The cost of skipping it
Gartner estimates poor data quality costs organizations an average of $12.9 million per year. Most of that isn't cleanup time. It's the downstream effect of decisions made on wrong numbers.
For small teams, the math is simpler: one wrong metric presented to a board, one product decision based on a broken cohort, one pricing change triggered by a pipeline duplicate. Observability pays back the first time you catch a problem before a stakeholder does.
See where your data stands before setting up any monitoring. The free 2-minute data quality check grades your setup A–F, no signup required.
Frequently asked questions
What is data observability in simple terms?

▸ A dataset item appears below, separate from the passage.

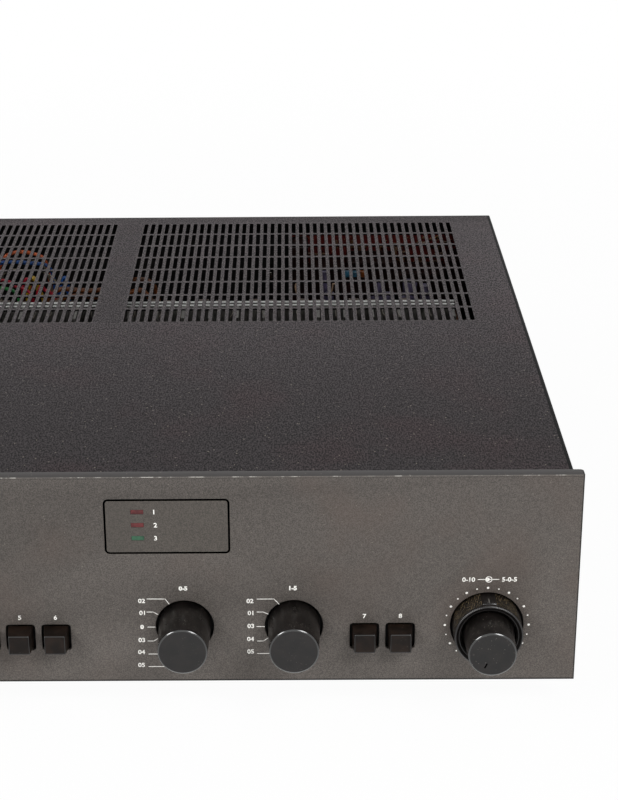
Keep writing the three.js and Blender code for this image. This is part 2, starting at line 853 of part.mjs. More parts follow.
// Headphone socket: a bush through wall and panel, with a body behind the wall
function headphoneJack() {
  const bush = rod(jackBushRadius, -jackProud, behindWall + jackProud + sheet, partSides);
  const shell = block(jackBodyWidth, jackBodyLength, jackBodyHeight, 0, behindWall, -jackBodyHeight / 2);
  const bore = rod(jackBoreRadius, -jackProud - cutOverrun, jackBoreDepth + cutOverrun, partSides);
  return cut(join(bush, shell), bore);
}

// Status window, its three lamps and the board that carries them
function statusDisplay() {
  const plateWide = windowWidth - 2 * lensGap;
  const plateTall = windowHeight - 2 * lensGap;
  const plateOutline = roundedRectangle(plateWide, plateTall, windowRadius - lensGap, windowX, windowZ);
  const lampX = windowX - windowWidth / 2 + lampInset;
  const lampZ = [0, 1, 2].map((index) => windowZ + lampRise - index * lampPitch);
  const boardFront = panelDepth - lampBoardThickness;
  const lampWays = lampZ.map((middle) => {
    const way = rectangle(lampWidth + 2 * lensGap, lampHeight + 2 * lensGap, lampX, middle);
    return extrudeBack(way, -cutOverrun, windowRecess + 2 * cutOverrun);
  });
  const plate = extrudeBack(plateOutline, 0, windowRecess - lensGap, cornerSteps);
  addPiece("status_window", cut(plate, ...lampWays), windowPlastic);
  const lampDepth = boardFront - seatGap - lensGap;
  const names = ["lamp_power", "lamp_protection", "lamp_clipping"];
  names.forEach((name, index) => {
    const lens = block(lampWidth, lampDepth, lampHeight, lampX, lensGap, lampZ[index] - lampHeight / 2);
    addPiece(name, lens, index < 2 ? redLamp : greenLamp);
  });
  const boardWide = windowWidth - 2 * windowLedgeWidth;
  const boardTall = windowHeight - 2 * windowLedgeWidth;
  const boardLow = windowZ - boardTall / 2;
  const board = block(boardWide, lampBoardThickness, boardTall, windowX, boardFront, boardLow);
  addPiece("lamp_board", board, brownBoard);
}

// Heat sink: fins in front of a bar, extruded upwards, with a groove along its top
function heatSink() {
  const half = sinkWidth / 2;
  const fins = Math.floor((sinkWidth - finThickness) / finPitch) + 1;
  const firstFin = -((fins - 1) * finPitch) / 2;
  const barFront = sinkFront + finLength;
  const shape = new THREE.Shape();
  shape.moveTo(-half, sinkBack);
  shape.lineTo(-half, barFront);
  for (let index = 0; index < fins; index += 1) {
    const x = firstFin + index * finPitch;
    shape.lineTo(x - finThickness / 2, barFront);
    shape.lineTo(x - finThickness / 2, sinkFront);
    shape.lineTo(x + finThickness / 2, sinkFront);
    shape.lineTo(x + finThickness / 2, barFront);
  }
  shape.lineTo(half, barFront);
  shape.lineTo(half, sinkBack);
  shape.closePath();
  const top = floorSeat + sinkHeight;
  const grooveY = barFront + (sinkBarThickness - sinkGroove) / 2;
  const grooveWide = sinkWidth + 2 * cutOverrun;
  const grooveFloor = top - sinkGrooveDepth;
  const groove = block(grooveWide, sinkGroove, sinkGrooveDepth + cutOverrun, 0, grooveY, grooveFloor);
  return cut(extrudeUp(shape, floorSeat, sinkHeight), groove);
}

// Output transistor with three legs down to the board
function transistor() {
  const low = boardTop + seatGap;
  const head = block(transistorWidth, transistorDepth, transistorHeight, 0, 0, boardTop + transistorRise);
  const height = transistorRise + legWidth - seatGap;
  const legs = [-1, 0, 1].map((side) => {
    return block(legWidth, legWidth, height, side * legPitch, (transistorDepth - legWidth) / 2, low);
  });
  return join(head, ...legs);
}

function outputStage() {
  addPiece("heat_sink", heatSink(), sinkAluminium);
  for (let index = 0; index < transistorCount; index += 1) {
    const piece = addPiece("output_transistor_" + (index + 1), transistor(), blackPlastic);
    const x = (index - (transistorCount - 1) / 2) * transistorPitchShare * sinkWidth;
    piece.position.set(x, sinkBack + seatGap, 0);
  }
}

function circuitBoards() {
  for (const board of flatBoards) {
    const middle = (board.left + board.right) / 2;
    const deep = board.back - board.front;
    const plate = block(board.right - board.left, deep, boardThickness, middle, board.front, boardSeat);
    addPiece(board.name + "_board", plate, brownBoard);
  }
  const y = rearInner - blockBoss - seatGap - boardThickness;
  const low = underCover - inputHeadroom - inputBoardHeight;
  const input = block(inputBoardWidth, boardThickness, inputBoardHeight, socketBlockX, y, low);
  addPiece("input_board", input, redBoard);
}

// Transformer: a laminated core with a window each side of its leg, and the coil that fills them
function transformerCore() {
  const windowDeep = coreDepth / 2 - coreLeg / 2 - coreUnit;
  const windowHigh = coreHeight - 2 * coreUnit;
  const stack = block(coreStack, coreDepth, coreHeight, 0, -coreDepth / 2, 0);
  const wide = coreStack + 2 * cutOverrun;
  const windows = [-coreLeg / 2 - windowDeep, coreLeg / 2].map((y) => {
    return block(wide, windowDeep, windowHigh, 0, y, coreUnit);
  });
  const flangeDeep = coreDepth + 2 * coreFlange;
  const flange = block(coreStack, flangeDeep, coreFlangeThickness, 0, -flangeDeep / 2, 0);
  return cut(join(stack, flange), ...windows);
}

function transformerCoil() {
  const outline = roundedRectangle(coreStack + 2 * coilWall, coreLeg + 2 * coilWall, coilWall, 0, 0);
  const low = coreUnit + seatGap;
  const tall = coreHeight - 2 * low;
  const legWide = coreStack + 2 * seatGap;
  const legDeep = coreLeg + 2 * seatGap;
  const leg = block(legWide, legDeep, tall + 2 * cutOverrun, 0, -legDeep / 2, low - cutOverrun);
  return cut(extrudeUp(outline, low, tall, cornerSteps), leg);
}

// Filter capacitor: a can with a rolled rim round its sunk top
function capacitor() {
  const low = boardTop + seatGap;
  const top = low + capacitorHeight;
  const profile = [
    [0, low],
    [capacitorRadius, low],
    [capacitorRadius, top],
    [capacitorRadius - capacitorRim, top],
    [capacitorRadius - capacitorRim, top - capacitorRim],
    [0, top - capacitorRim],
  ];
  return turned(profile, partSides).rotateX(Math.PI / 2);
}

function powerSupply() {
  const group = placedAt(transformerX, transformerY, floorSeat);
  addPiece("transformer_core", transformerCore(), coreSteel, group);
  addPiece("transformer_coil", transformerCoil(), coilTape, group);
  ["filter_capacitor_front", "filter_capacitor_back"].forEach((name, index) => {
    const piece = addPiece(name, capacitor(), capacitorSleeve);
    const y = (frontBoardsY + supplyBack) / 2 + (index - 0.5) * capacitorPitch;
    piece.position.set((supplyLeft + supplyRight) / 2, y, 0);
  });
}

// A block of connectors: a plate on the rear panel's back and a boss through its opening
function connectorBlock(columns, pitch, radius) {
  const wide = (columns - 1) * pitch + 2 * (radius + blockMargin);
  const tall = pitch + 2 * (radius + blockMargin);
  const bossWide = wide - 2 * blockMargin;
  const bossTall = tall - 2 * blockMargin;
  const plate = block(wide, blockPlate, tall, 0, seatGap, -tall / 2);
  const bossDepth = blockBoss + sheet + seatGap + blockPlate / 2;
  const boss = block(bossWide, bossDepth, bossTall, 0, -blockBoss - sheet, -bossTall / 2);
  return { bossWide, bossTall, base: join(plate, boss) };
}

function connectorPlaces(columns, pitch) {
  const places = [];
  for (let column = 0; column < columns; column += 1) {
    for (const row of [-0.5, 0.5]) places.push([(column - (columns - 1) / 2) * pitch, row * pitch]);
  }
  return places;
}

// Line sockets: two rows of round sockets with open ends
function lineSockets() {
  const { base } = connectorBlock(socketColumns, socketPitch, socketRadius);
  const places = connectorPlaces(socketColumns, socketPitch);
  const front = seatGap + blockPlate / 2;
  const barrel = rod(socketRadius, front, socketReach - front, rodSides);
  const bore = rod(socketBoreRadius, seatGap + blockPlate, socketReach + cutOverrun, hexSides);
  const barrels = mergeGeometries(places.map(([x, z]) => at(barrel, x, 0, z)));
  const bores = mergeGeometries(places.map(([x, z]) => at(bore, x, 0, z)));
  return cut(join(base, barrels), bores);
}

// Speaker terminals: two rows of posts
function speakerTerminals() {
  const { base } = connectorBlock(postColumns, postPitch, postRadius);
  const front = seatGap + blockPlate / 2;
  const binding = rod(postRadius, front, postReach - front, rodSides);
  const places = connectorPlaces(postColumns, postPitch);
  const posts = mergeGeometries(places.map(([x, z]) => at(binding, x, 0, z)));
  return join(base, posts);
}

// Mains lead bush: a flange outside the rear panel and a neck through it, bored for the lead
function mainsGland() {
  const profile = [
    [glandBoreRadius, -sheet - glandTail],
    [glandNeckRadius, -sheet - glandTail],
    [glandNeckRadius, seatGap],
    [glandFlangeRadius, seatGap],
    [glandFlangeRadius - glandBoreRadius / 2, glandReach],
    [glandBoreRadius, glandReach],
    [glandBoreRadius, -sheet - glandTail],
  ];
  return turned(profile, partSides);
}

// Earth post: a thumb nut on a stud through the rear panel
function groundPost() {
  const profile = [
    [0, -sheet - groundStudTail],
    [groundStudRadius, -sheet - groundStudTail],
    [groundStudRadius, seatGap],
    [groundKnobRadius, seatGap],
    [groundKnobRadius, groundKnobReach],
    [0, groundKnobReach],
  ];
  return turned(profile, partSides);
}

// Rear panel, clear of the cover's bend above it, with its bottom flange on the tray
function rearPanel() {
  const tall = underCover - bendRadius - trayBase;
  const outline = roundedRectangle(2 * (coverInside - seatGap), tall, bendRadius, 0, trayBase + tall / 2);
  const sockets = connectorBlock(socketColumns, socketPitch, socketRadius);
  const terminals = connectorBlock(postColumns, postPitch, postRadius);
  const socketWide = sockets.bossWide + 2 * seatGap;
  const postWide = terminals.bossWide + 2 * seatGap;
  const openings = [
    rectangle(socketWide, sockets.bossTall + 2 * seatGap, socketBlockX, connectorZ),
    rectangle(postWide, terminals.bossTall + 2 * seatGap, postBlockX, connectorZ),
  ];
  const plate = extrudeBack(outline, rearInner, sheet, cornerSteps);
  const flangeWide = 2 * (trayHalf - sheet - seatGap);
  const flange = block(flangeWide, rearFlange, sheet, 0, rearOuter - rearFlange, floorSeat);
  const gland = roundWay(glandNeckRadius + slipGap, glandX, glandZ, rearInner, sheet, partSides);
  const stud = roundWay(groundStudRadius + slipGap, groundX, connectorZ, rearInner, sheet, partSides);
  const ways = openings.map((opening) => {
    return extrudeBack(opening, rearInner - cutOverrun, sheet + 2 * cutOverrun);
  });
  return cut(join(plate, flange), gland, stud, ...ways);
}

function rearConnectors() {
  addPiece("line_sockets", lineSockets(), blackPlastic, placedAt(socketBlockX, rearOuter, connectorZ));
  const postPlace = placedAt(postBlockX, rearOuter, connectorZ);
  addPiece("speaker_terminals", speakerTerminals(), blackPlastic, postPlace);
  addPiece("mains_gland", mainsGland(), blackPlastic, placedAt(glandX, rearOuter, glandZ));
  addPiece("ground_post", groundPost(), plainSteel, placedAt(groundX, rearOuter, connectorZ));
}

// Assembly
addPiece("base_tray", baseTray(), chassisSteel);
addPiece("rear_panel", rearPanel(), chassisSteel);
addPiece("top_cover", topCover(), coverPaint);
addPiece("front_panel", frontPanel(), panelPaint);
for (const place of footPlaces()) {
  addPiece(place.name, foot(), footPlastic).position.set(place.x, place.y, 0);
}
smallControls();
volumeControl();
pushButtons();
addPiece("headphone_jack", headphoneJack(), blackPlastic, placedAt(headphoneX, 0, buttonZ));
statusDisplay();
outputStage();
circuitBoards();
powerSupply();
rearConnectors();

export default amplifier;
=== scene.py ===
"""Dresses a full-width stereo amplifier: perforated cover, printed panel, knobs, and what shows inside."""
import json
import math
import random

import bmesh
import bpy
from bpy.props import FloatProperty, FloatVectorProperty, IntProperty, PointerProperty
from mathutils import Matrix, Vector

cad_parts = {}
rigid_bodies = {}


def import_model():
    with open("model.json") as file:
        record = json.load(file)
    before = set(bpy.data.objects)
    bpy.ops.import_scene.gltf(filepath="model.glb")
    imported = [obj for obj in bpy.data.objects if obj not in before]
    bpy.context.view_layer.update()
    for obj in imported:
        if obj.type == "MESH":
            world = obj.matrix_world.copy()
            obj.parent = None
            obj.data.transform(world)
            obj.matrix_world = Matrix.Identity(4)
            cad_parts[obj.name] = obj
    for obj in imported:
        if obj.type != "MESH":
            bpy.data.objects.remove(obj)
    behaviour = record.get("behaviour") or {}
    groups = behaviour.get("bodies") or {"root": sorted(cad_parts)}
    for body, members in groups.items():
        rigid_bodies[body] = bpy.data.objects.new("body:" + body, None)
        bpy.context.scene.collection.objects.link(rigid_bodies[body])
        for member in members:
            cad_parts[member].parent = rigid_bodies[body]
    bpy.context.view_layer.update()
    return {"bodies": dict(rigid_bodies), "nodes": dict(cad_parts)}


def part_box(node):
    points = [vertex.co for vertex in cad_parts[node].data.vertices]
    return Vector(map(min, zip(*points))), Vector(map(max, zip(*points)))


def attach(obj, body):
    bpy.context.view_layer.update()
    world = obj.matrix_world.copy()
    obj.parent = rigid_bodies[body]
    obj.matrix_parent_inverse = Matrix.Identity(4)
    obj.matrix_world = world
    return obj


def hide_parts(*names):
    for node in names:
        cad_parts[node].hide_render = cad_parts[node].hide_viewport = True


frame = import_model()

bl_info = {
    "name": "Stereo Amplifier",
    "version": (1, 0, 0),
    "blender": (4, 5, 0),
    "location": "View3D > Sidebar > Amplifier",
    "description": "Models and finishes the visible pieces of a full-width stereo amplifier",
    "category": "Object",
}

CASE = "case"
ROUND = 96
SMALL_ROUND = 32
RIBS = 240
TOUCH = 1e-5
JACK_HOLE = 0.0059
KNOBS = ("bass", "treble", "record", "listen")
TONE_KNOBS = ("bass", "treble")
BUTTONS = (
    "power", "speakers_a", "speakers_b", "tone_defeat", "infrasonic", "mono", "low_level", "loudness",
)
LAMPS = ("lamp_power", "lamp_protection", "lamp_clipping")
FEET = ("foot_front_left", "foot_front_right", "foot_rear_left", "foot_rear_right")

panel_low, panel_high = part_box("front_panel")
cover_low, cover_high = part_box("top_cover")


# Properties

def length(name, description, default):
    return FloatProperty(
        name=name, description=description, default=default, min=0.0, precision=5,
        unit="LENGTH", subtype="DISTANCE",
    )


def colour(name, description, red, green, blue):
    return FloatVectorProperty(
        name=name, description=description, default=(red / 255, green / 255, blue / 255),
        min=0.0, max=1.0, size=3, subtype="COLOR_GAMMA",
    )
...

Data observability is the ability to know when your data is wrong before someone else tells you. It monitors five dimensions (freshness, volume, distribution, schema, and lineage) continuously and automatically, so problems surface in minutes rather than days.
What are the five pillars of data observability?
Freshness (is the data recent?), volume (is the right amount of data present?), distribution (do the values look statistically normal?), schema (has the table structure changed unexpectedly?), and lineage (which tables and dashboards depend on this data?). Each pillar catches a different failure mode that the others miss.
What is the difference between data observability and data monitoring?
Data monitoring checks infrastructure: did the job run, did volume stay within a manually set threshold? Data observability watches the data itself, learns what normal looks like, and detects anomalies without requiring humans to write explicit rules for every failure scenario.
Can you do data observability without a data team?
Yes. Modern tools connect via a read-only credential, learn baselines automatically, and alert without requiring you to write SQL or own a pipeline. The main requirement is knowing which tables and metrics matter most. That knowledge lives with founders and engineers, not just data teams.
How long does it take to set up data observability?
A read-only connection to Postgres, Supabase, or BigQuery takes under two minutes. The baseline learning period is 7–14 days. First meaningful alerts typically fire within the first week, as the system identifies tables or metrics that deviate from the pattern it starts learning on connection.